## WHAT IS EXPECTED
Return exactly and only these lines: the first of the listing through the one containing "arm_reach = 174.5".
-=-=-=-=-
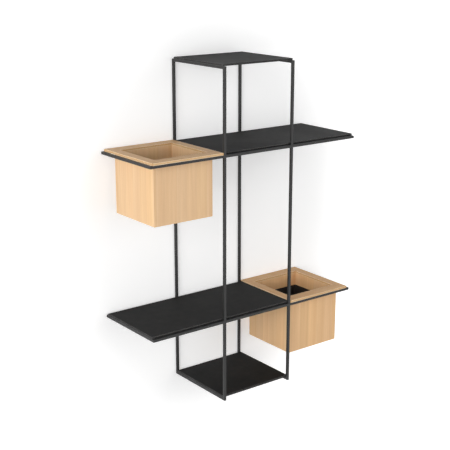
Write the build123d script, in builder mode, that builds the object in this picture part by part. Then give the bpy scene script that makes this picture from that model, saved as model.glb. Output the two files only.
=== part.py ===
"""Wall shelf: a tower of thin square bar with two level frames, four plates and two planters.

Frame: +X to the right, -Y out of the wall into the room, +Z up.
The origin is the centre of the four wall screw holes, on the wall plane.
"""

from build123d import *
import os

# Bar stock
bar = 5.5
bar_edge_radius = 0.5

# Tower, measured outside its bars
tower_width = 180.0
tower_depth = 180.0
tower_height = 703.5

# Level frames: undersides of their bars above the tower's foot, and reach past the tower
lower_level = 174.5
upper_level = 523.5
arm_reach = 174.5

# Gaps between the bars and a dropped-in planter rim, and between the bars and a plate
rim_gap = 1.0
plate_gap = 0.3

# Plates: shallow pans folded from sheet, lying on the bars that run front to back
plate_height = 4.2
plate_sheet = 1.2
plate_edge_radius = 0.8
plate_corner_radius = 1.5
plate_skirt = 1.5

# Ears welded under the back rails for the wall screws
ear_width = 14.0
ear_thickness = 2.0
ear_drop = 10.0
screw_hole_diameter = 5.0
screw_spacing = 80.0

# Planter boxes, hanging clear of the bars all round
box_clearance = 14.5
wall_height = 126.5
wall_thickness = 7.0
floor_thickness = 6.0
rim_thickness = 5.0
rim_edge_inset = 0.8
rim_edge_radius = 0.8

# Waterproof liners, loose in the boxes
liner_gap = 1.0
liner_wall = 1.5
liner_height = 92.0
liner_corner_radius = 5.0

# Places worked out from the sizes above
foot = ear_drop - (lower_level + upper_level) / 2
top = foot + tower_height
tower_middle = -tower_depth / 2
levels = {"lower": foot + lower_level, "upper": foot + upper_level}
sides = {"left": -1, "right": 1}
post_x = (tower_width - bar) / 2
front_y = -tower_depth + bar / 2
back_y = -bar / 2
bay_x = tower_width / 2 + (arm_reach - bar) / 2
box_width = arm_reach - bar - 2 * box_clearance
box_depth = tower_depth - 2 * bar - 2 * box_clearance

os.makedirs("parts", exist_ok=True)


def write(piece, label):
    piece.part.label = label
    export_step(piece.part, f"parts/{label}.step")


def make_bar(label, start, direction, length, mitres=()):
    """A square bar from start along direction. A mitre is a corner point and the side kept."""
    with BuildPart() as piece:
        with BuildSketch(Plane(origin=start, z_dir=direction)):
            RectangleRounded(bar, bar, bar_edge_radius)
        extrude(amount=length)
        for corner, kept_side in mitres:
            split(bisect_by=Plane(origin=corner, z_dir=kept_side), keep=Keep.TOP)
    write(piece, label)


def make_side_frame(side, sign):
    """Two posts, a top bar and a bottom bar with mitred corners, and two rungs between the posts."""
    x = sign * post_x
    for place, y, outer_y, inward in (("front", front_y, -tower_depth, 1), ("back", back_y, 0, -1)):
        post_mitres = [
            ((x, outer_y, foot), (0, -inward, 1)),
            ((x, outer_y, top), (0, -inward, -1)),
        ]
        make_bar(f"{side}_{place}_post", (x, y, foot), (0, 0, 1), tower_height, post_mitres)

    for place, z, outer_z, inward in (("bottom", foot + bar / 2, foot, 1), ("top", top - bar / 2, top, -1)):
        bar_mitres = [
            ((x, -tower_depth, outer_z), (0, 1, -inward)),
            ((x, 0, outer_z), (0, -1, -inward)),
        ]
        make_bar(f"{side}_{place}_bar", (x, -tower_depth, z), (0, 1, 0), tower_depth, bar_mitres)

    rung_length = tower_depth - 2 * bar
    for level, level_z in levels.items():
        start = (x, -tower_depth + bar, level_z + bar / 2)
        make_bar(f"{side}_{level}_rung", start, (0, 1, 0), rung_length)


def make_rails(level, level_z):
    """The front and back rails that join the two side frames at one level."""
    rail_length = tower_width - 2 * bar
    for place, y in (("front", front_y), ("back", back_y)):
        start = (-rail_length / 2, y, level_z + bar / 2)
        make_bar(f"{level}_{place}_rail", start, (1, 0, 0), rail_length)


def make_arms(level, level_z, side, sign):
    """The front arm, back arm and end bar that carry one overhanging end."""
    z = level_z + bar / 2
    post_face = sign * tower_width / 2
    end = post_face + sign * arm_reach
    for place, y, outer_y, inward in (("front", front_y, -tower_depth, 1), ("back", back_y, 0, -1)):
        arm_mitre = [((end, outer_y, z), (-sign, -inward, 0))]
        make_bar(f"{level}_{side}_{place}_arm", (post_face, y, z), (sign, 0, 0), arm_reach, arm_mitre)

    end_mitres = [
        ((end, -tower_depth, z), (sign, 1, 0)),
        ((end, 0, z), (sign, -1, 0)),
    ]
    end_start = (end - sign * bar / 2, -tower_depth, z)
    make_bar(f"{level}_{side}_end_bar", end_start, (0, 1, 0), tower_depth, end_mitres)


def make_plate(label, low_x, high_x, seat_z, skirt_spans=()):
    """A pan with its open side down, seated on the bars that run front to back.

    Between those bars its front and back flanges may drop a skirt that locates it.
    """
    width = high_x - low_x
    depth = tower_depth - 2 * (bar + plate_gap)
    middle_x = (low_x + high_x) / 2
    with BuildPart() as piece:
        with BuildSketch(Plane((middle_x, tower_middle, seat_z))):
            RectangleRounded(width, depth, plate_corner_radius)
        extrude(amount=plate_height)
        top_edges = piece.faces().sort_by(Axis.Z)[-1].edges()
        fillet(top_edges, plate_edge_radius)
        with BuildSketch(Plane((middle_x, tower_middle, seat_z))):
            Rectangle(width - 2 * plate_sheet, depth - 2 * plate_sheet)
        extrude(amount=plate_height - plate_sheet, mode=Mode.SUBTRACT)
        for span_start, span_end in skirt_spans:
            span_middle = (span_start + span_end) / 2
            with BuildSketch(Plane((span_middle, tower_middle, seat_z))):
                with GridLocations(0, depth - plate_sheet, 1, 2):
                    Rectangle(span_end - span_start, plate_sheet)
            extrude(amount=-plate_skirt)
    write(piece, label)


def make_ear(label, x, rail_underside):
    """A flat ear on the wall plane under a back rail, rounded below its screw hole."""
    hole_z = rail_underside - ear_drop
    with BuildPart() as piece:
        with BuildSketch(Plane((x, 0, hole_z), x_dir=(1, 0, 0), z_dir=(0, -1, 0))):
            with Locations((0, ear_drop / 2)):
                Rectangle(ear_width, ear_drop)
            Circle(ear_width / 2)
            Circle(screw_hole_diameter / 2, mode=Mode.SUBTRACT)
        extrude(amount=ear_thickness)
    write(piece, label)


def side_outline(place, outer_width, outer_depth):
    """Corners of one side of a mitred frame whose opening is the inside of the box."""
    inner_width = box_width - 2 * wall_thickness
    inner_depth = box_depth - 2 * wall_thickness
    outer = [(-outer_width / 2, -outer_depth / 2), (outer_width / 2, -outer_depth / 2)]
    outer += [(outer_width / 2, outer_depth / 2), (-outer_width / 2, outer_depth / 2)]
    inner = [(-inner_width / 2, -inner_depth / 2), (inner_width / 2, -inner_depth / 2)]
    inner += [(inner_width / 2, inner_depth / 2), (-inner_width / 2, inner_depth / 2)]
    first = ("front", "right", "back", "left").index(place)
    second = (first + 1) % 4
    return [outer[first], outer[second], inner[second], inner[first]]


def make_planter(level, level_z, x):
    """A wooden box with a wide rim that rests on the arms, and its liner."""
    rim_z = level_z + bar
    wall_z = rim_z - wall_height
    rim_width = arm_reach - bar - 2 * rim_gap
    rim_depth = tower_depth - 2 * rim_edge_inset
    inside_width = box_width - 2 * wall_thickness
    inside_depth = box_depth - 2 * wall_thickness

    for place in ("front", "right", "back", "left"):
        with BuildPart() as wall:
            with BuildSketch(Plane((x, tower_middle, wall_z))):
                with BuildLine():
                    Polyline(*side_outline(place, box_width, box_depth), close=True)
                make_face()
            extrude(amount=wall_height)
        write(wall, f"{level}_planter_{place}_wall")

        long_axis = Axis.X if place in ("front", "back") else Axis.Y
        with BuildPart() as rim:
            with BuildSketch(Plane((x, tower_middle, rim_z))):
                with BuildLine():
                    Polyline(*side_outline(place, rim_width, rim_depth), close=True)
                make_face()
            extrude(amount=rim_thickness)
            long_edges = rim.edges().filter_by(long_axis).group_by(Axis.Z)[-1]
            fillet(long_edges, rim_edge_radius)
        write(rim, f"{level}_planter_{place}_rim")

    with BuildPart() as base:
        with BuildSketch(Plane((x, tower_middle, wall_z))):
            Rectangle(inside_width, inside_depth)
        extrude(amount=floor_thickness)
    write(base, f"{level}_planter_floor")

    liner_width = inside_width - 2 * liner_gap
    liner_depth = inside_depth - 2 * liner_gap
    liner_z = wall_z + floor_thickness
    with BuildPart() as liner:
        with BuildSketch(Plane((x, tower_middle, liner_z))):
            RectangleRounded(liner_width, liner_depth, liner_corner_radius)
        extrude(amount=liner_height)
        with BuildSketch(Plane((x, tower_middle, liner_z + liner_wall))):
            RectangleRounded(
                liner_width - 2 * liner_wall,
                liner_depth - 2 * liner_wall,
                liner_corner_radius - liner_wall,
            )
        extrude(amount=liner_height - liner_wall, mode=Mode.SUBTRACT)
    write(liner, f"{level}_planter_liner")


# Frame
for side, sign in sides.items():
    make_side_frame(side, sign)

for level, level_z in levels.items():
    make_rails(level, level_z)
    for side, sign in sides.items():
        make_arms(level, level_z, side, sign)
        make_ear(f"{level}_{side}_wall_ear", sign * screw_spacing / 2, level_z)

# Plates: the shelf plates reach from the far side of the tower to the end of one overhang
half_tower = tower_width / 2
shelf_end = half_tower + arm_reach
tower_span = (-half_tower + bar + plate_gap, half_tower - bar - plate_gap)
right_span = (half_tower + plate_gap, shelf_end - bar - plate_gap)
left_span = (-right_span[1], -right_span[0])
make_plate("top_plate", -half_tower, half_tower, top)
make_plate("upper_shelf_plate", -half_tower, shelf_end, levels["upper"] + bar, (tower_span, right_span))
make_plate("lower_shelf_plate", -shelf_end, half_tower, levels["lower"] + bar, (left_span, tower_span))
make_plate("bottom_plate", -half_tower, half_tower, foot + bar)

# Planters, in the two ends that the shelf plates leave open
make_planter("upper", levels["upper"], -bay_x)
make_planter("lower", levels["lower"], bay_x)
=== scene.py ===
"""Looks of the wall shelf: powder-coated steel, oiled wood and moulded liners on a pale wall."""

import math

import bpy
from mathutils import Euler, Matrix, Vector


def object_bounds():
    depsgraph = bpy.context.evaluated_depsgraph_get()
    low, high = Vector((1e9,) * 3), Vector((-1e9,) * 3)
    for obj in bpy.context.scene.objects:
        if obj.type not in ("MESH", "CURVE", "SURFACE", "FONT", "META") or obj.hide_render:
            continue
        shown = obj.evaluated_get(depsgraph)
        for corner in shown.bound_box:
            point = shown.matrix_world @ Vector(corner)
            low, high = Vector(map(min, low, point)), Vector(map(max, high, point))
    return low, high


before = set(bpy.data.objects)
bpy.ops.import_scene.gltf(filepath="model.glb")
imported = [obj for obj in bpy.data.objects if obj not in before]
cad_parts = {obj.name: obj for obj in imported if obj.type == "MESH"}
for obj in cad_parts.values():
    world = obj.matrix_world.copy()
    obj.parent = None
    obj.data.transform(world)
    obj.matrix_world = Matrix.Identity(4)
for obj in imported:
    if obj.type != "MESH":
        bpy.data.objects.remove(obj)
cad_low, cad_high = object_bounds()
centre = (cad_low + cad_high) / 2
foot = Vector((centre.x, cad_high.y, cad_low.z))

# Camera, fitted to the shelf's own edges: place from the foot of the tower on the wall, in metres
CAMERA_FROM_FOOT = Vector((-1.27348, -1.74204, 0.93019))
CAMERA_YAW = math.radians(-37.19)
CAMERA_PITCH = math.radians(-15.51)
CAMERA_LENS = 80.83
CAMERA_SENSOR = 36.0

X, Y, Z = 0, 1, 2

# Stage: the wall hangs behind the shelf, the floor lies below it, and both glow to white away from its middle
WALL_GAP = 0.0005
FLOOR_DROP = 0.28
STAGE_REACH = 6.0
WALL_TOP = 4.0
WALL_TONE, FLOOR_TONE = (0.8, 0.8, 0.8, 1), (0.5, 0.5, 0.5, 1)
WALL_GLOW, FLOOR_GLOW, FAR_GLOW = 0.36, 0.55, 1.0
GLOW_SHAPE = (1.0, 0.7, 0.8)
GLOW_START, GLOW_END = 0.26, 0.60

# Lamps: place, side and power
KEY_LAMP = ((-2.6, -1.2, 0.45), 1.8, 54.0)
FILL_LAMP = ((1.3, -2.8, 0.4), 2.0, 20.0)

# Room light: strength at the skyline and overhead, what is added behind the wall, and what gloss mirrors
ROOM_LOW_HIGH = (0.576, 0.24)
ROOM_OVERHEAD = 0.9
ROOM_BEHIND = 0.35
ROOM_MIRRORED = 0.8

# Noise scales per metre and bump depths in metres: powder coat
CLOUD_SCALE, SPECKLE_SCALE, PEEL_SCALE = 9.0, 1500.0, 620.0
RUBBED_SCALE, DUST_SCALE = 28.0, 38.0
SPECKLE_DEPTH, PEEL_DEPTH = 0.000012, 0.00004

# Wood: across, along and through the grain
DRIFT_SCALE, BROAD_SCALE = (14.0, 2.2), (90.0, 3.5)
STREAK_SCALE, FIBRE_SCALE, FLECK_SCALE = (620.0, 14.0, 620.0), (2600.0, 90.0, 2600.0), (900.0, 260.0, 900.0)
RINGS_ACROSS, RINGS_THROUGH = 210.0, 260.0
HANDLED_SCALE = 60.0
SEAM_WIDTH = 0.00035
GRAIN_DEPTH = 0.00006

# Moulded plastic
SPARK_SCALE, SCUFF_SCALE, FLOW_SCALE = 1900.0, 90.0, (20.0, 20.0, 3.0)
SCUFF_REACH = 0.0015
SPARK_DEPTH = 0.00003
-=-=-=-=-
## OUTPUT FOR THIS EXERCISE
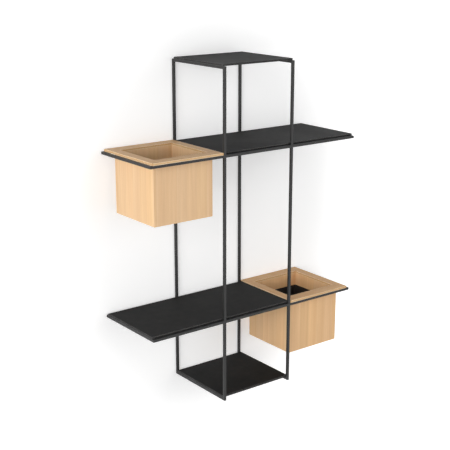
Write the build123d script, in builder mode, that builds the object in this picture part by part. Then give the bpy scene script that makes this picture from that model, saved as model.glb. Output the two files only.
=== part.py ===
"""Wall shelf: a tower of thin square bar with two level frames, four plates and two planters.

Frame: +X to the right, -Y out of the wall into the room, +Z up.
The origin is the centre of the four wall screw holes, on the wall plane.
"""

from build123d import *
import os

# Bar stock
bar = 5.5
bar_edge_radius = 0.5

# Tower, measured outside its bars
tower_width = 180.0
tower_depth = 180.0
tower_height = 703.5

# Level frames: undersides of their bars above the tower's foot, and reach past the tower
lower_level = 174.5
upper_level = 523.5
arm_reach = 174.5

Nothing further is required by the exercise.